— Exercise instructions —
Repeat all of the data precisely.

- - -

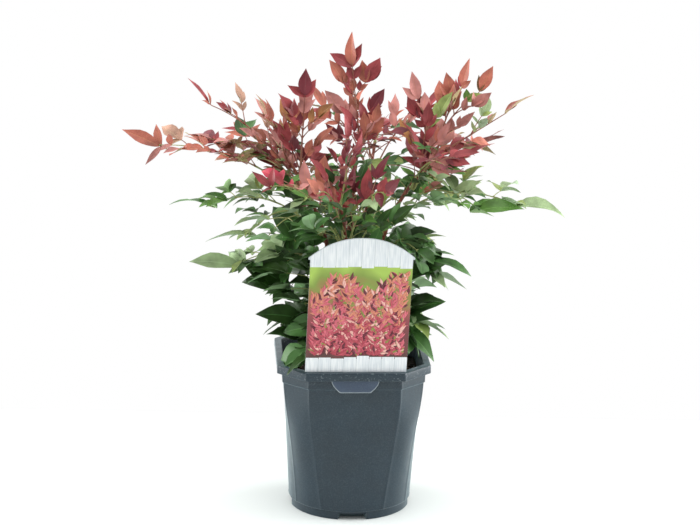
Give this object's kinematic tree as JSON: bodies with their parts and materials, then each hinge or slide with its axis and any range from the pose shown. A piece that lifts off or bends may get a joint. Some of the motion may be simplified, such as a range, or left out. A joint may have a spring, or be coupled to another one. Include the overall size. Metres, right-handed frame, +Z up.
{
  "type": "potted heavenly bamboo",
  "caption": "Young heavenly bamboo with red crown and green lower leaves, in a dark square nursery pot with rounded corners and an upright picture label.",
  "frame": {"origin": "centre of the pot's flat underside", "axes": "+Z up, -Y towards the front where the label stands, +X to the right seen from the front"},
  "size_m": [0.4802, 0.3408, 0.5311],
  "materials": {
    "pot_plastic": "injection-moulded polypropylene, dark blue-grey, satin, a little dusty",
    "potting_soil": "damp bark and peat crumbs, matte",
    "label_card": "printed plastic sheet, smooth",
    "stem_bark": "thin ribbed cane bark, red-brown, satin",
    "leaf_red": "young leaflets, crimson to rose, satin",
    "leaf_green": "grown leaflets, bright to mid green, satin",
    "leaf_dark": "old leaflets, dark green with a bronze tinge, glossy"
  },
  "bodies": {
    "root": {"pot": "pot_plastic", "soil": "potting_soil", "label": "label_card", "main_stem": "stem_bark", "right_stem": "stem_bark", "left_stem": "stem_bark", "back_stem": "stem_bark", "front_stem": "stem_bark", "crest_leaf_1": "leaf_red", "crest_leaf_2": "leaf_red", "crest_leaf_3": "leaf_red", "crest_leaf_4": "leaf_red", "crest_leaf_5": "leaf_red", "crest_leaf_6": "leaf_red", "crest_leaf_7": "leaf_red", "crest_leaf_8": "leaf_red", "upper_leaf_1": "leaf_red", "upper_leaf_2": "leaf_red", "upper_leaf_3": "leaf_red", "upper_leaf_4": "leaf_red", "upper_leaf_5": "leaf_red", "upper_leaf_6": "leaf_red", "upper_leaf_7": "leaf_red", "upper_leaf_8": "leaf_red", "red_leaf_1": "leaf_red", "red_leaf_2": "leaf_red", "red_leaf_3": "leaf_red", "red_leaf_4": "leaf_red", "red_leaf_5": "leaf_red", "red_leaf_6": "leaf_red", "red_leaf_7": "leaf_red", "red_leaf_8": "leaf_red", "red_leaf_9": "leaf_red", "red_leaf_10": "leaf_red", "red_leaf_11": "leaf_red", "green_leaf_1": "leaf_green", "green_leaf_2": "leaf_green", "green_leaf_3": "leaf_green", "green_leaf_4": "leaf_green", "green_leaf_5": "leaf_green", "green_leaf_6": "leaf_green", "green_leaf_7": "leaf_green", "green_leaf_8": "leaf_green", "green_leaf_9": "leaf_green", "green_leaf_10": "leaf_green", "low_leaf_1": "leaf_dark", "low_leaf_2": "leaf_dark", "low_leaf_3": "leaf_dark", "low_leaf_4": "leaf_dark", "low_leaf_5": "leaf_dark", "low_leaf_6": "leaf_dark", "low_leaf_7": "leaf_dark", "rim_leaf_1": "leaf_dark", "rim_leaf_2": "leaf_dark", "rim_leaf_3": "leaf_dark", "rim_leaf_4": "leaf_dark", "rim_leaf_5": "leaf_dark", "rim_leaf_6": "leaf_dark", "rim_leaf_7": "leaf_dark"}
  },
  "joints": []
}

- - -

— Solution to this problem —
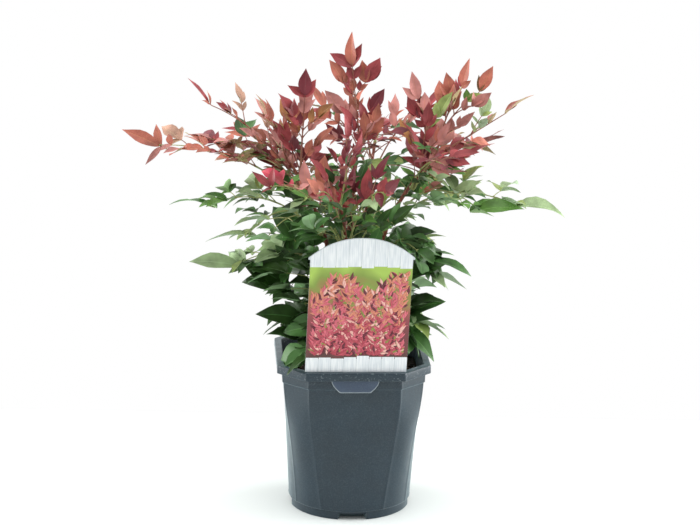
Give this object's kinematic tree as JSON: bodies with their parts and materials, then each hinge or slide with its axis and any range from the pose shown. A piece that lifts off or bends may get a joint. Some of the motion may be simplified, such as a range, or left out. A joint may have a spring, or be coupled to another one. Include the overall size. Metres, right-handed frame, +Z up.
{
  "type": "potted heavenly bamboo",
  "caption": "Young heavenly bamboo with red crown and green lower leaves, in a dark square nursery pot with rounded corners and an upright picture label.",
  "frame": {"origin": "centre of the pot's flat underside", "axes": "+Z up, -Y towards the front where the label stands, +X to the right seen from the front"},
  "size_m": [0.4802, 0.3408, 0.5311],
  "materials": {
    "pot_plastic": "injection-moulded polypropylene, dark blue-grey, satin, a little dusty",
    "potting_soil": "damp bark and peat crumbs, matte",
    "label_card": "printed plastic sheet, smooth",
    "stem_bark": "thin ribbed cane bark, red-brown, satin",
    "leaf_red": "young leaflets, crimson to rose, satin",
    "leaf_green": "grown leaflets, bright to mid green, satin",
    "leaf_dark": "old leaflets, dark green with a bronze tinge, glossy"
  },
  "bodies": {
    "root": {"pot": "pot_plastic", "soil": "potting_soil", "label": "label_card", "main_stem": "stem_bark", "right_stem": "stem_bark", "left_stem": "stem_bark", "back_stem": "stem_bark", "front_stem": "stem_bark", "crest_leaf_1": "leaf_red", "crest_leaf_2": "leaf_red", "crest_leaf_3": "leaf_red", "crest_leaf_4": "leaf_red", "crest_leaf_5": "leaf_red", "crest_leaf_6": "leaf_red", "crest_leaf_7": "leaf_red", "crest_leaf_8": "leaf_red", "upper_leaf_1": "leaf_red", "upper_leaf_2": "leaf_red", "upper_leaf_3": "leaf_red", "upper_leaf_4": "leaf_red", "upper_leaf_5": "leaf_red", "upper_leaf_6": "leaf_red", "upper_leaf_7": "leaf_red", "upper_leaf_8": "leaf_red", "red_leaf_1": "leaf_red", "red_leaf_2": "leaf_red", "red_leaf_3": "leaf_red", "red_leaf_4": "leaf_red", "red_leaf_5": "leaf_red", "red_leaf_6": "leaf_red", "red_leaf_7": "leaf_red", "red_leaf_8": "leaf_red", "red_leaf_9": "leaf_red", "red_leaf_10": "leaf_red", "red_leaf_11": "leaf_red", "green_leaf_1": "leaf_green", "green_leaf_2": "leaf_green", "green_leaf_3": "leaf_green", "green_leaf_4": "leaf_green", "green_leaf_5": "leaf_green", "green_leaf_6": "leaf_green", "green_leaf_7": "leaf_green", "green_leaf_8": "leaf_green", "green_leaf_9": "leaf_green", "green_leaf_10": "leaf_green", "low_leaf_1": "leaf_dark", "low_leaf_2": "leaf_dark", "low_leaf_3": "leaf_dark", "low_leaf_4": "leaf_dark", "low_leaf_5": "leaf_dark", "low_leaf_6": "leaf_dark", "low_leaf_7": "leaf_dark", "rim_leaf_1": "leaf_dark", "rim_leaf_2": "leaf_dark", "rim_leaf_3": "leaf_dark", "rim_leaf_4": "leaf_dark", "rim_leaf_5": "leaf_dark", "rim_leaf_6": "leaf_dark", "rim_leaf_7": "leaf_dark"}
  },
  "joints": []
}